Reproduce all of the data word for word.

## MATERIAL PROVIDED:
•••
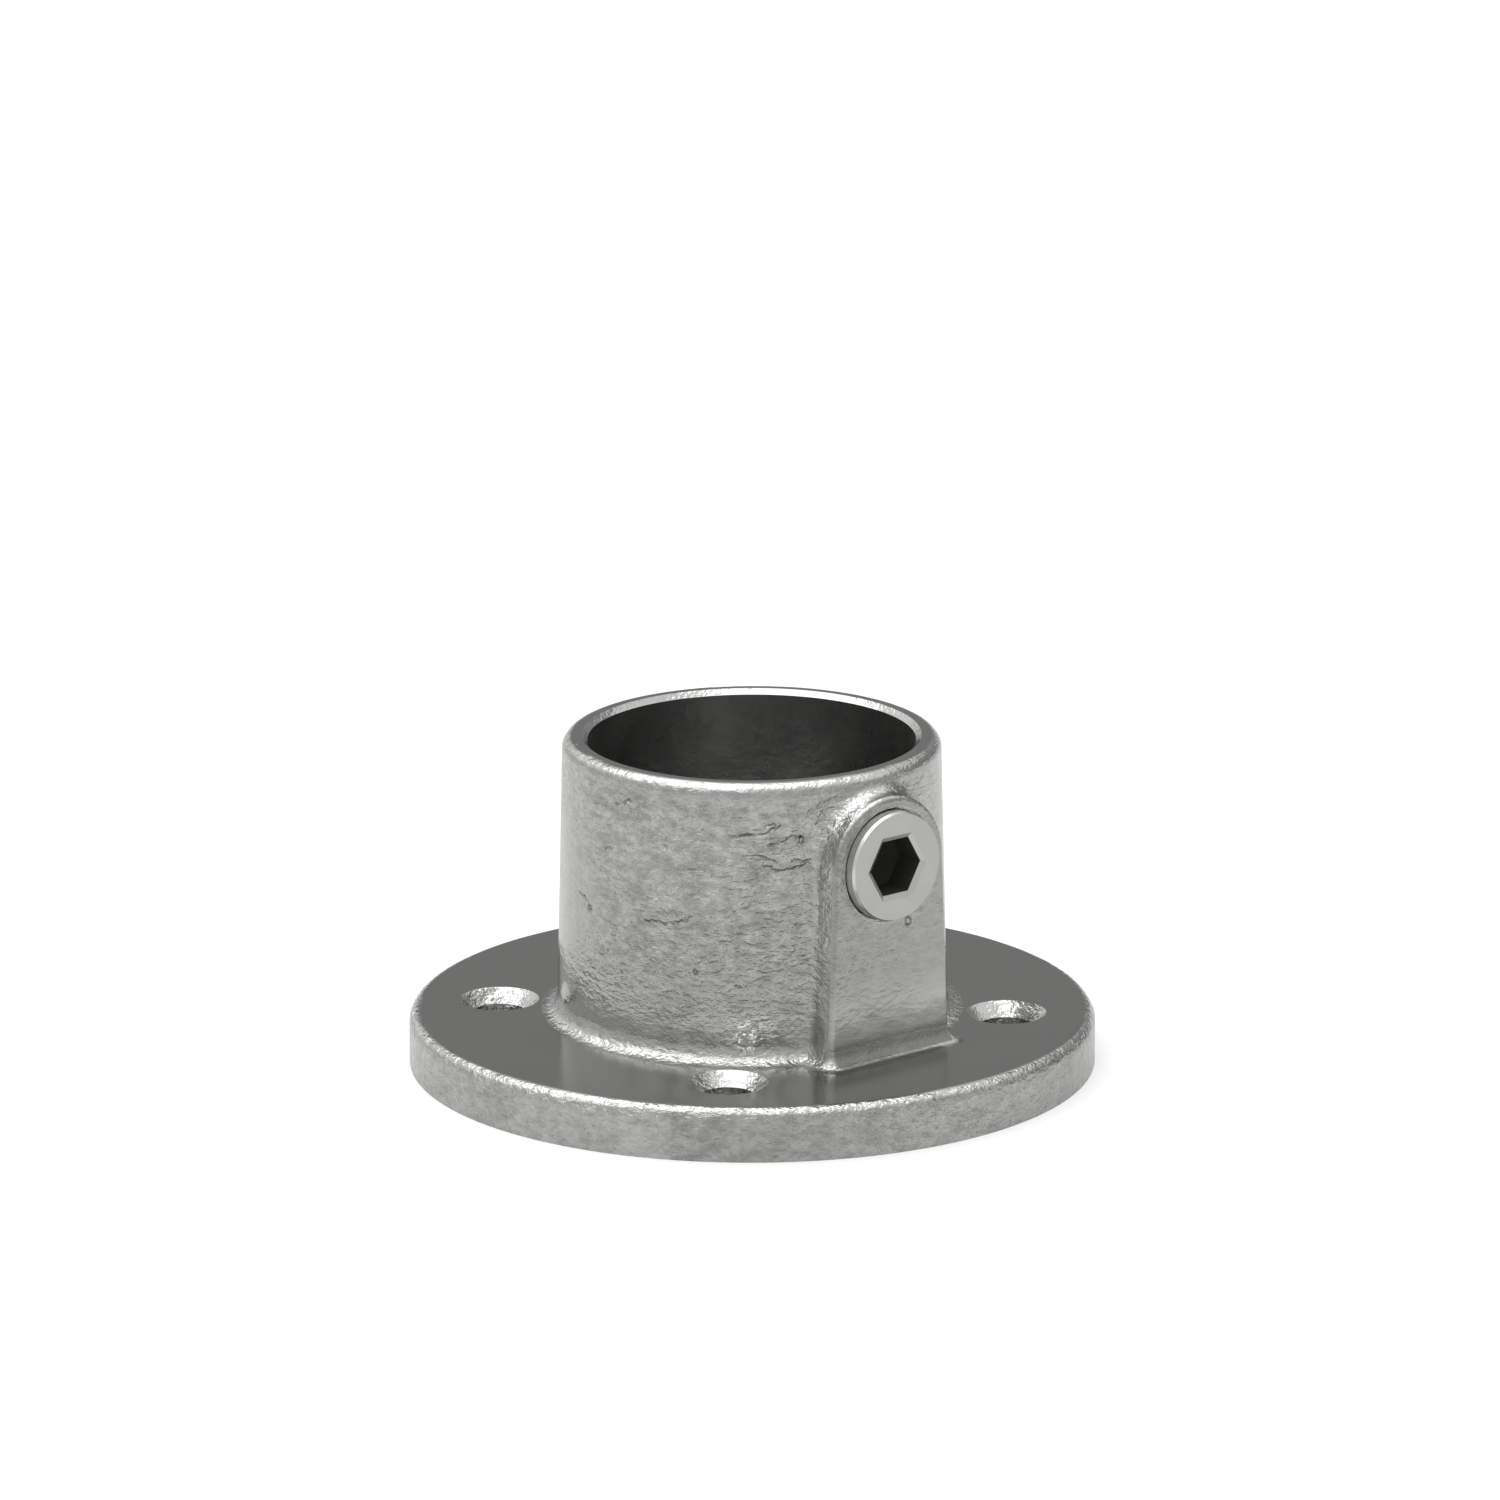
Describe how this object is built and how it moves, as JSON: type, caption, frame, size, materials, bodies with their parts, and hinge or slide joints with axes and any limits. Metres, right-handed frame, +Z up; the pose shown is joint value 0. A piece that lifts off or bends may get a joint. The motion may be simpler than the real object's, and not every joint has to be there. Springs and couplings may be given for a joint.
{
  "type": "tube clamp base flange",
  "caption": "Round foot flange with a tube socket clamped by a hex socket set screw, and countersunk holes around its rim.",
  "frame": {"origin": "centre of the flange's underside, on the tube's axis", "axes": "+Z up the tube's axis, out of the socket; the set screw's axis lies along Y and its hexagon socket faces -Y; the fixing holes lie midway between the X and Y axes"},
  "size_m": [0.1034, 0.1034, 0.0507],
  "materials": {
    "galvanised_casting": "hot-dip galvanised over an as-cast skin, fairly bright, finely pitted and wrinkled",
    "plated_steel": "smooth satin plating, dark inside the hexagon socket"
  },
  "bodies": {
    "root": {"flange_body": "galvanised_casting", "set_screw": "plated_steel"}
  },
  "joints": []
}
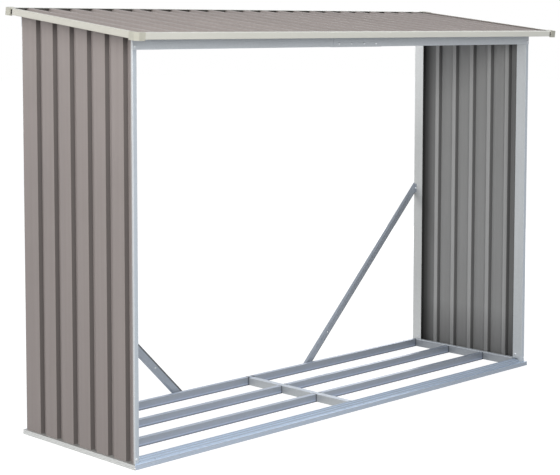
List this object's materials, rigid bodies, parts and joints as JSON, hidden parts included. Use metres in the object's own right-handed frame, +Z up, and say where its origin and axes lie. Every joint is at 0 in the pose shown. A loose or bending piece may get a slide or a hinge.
•••
## COMPLETED TASK:
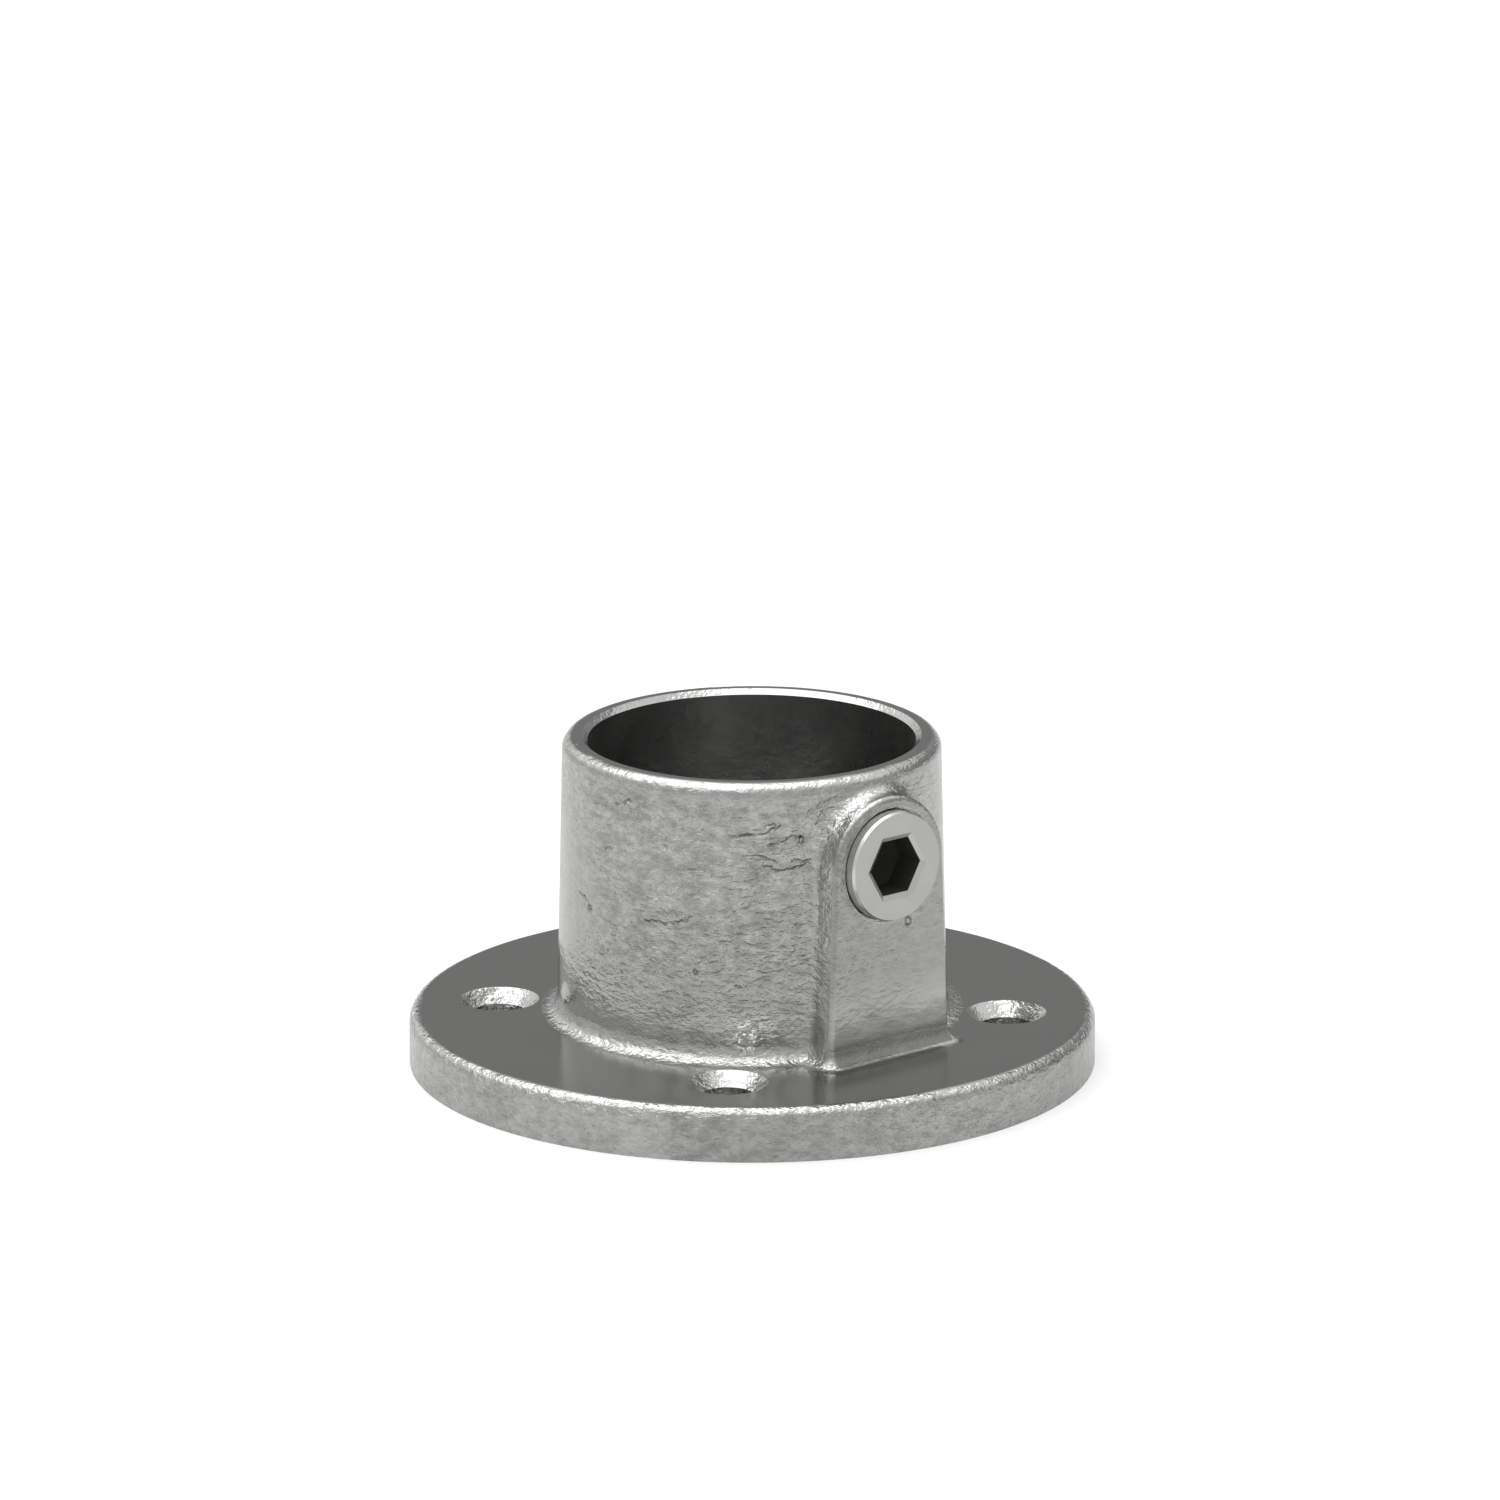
Describe how this object is built and how it moves, as JSON: type, caption, frame, size, materials, bodies with their parts, and hinge or slide joints with axes and any limits. Metres, right-handed frame, +Z up; the pose shown is joint value 0. A piece that lifts off or bends may get a joint. The motion may be simpler than the real object's, and not every joint has to be there. Springs and couplings may be given for a joint.
{
  "type": "tube clamp base flange",
  "caption": "Round foot flange with a tube socket clamped by a hex socket set screw, and countersunk holes around its rim.",
  "frame": {"origin": "centre of the flange's underside, on the tube's axis", "axes": "+Z up the tube's axis, out of the socket; the set screw's axis lies along Y and its hexagon socket faces -Y; the fixing holes lie midway between the X and Y axes"},
  "size_m": [0.1034, 0.1034, 0.0507],
  "materials": {
    "galvanised_casting": "hot-dip galvanised over an as-cast skin, fairly bright, finely pitted and wrinkled",
    "plated_steel": "smooth satin plating, dark inside the hexagon socket"
  },
  "bodies": {
    "root": {"flange_body": "galvanised_casting", "set_screw": "plated_steel"}
  },
  "joints": []
}
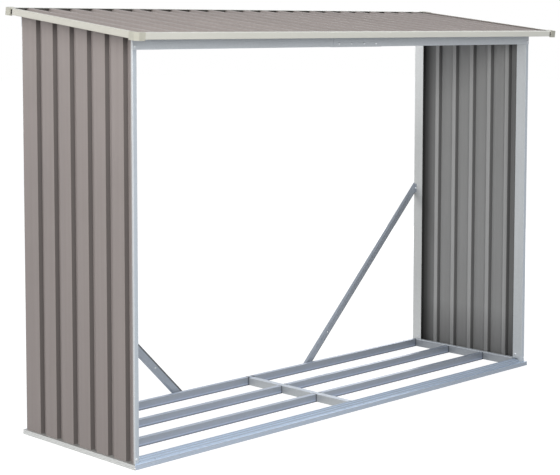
List this object's materials, rigid bodies, parts and joints as JSON, hidden parts included. Use metres in the object's own right-handed frame, +Z up, and say where its origin and axes lie. Every joint is at 0 in the pose shown. A loose or bending piece may get a slide or a hinge.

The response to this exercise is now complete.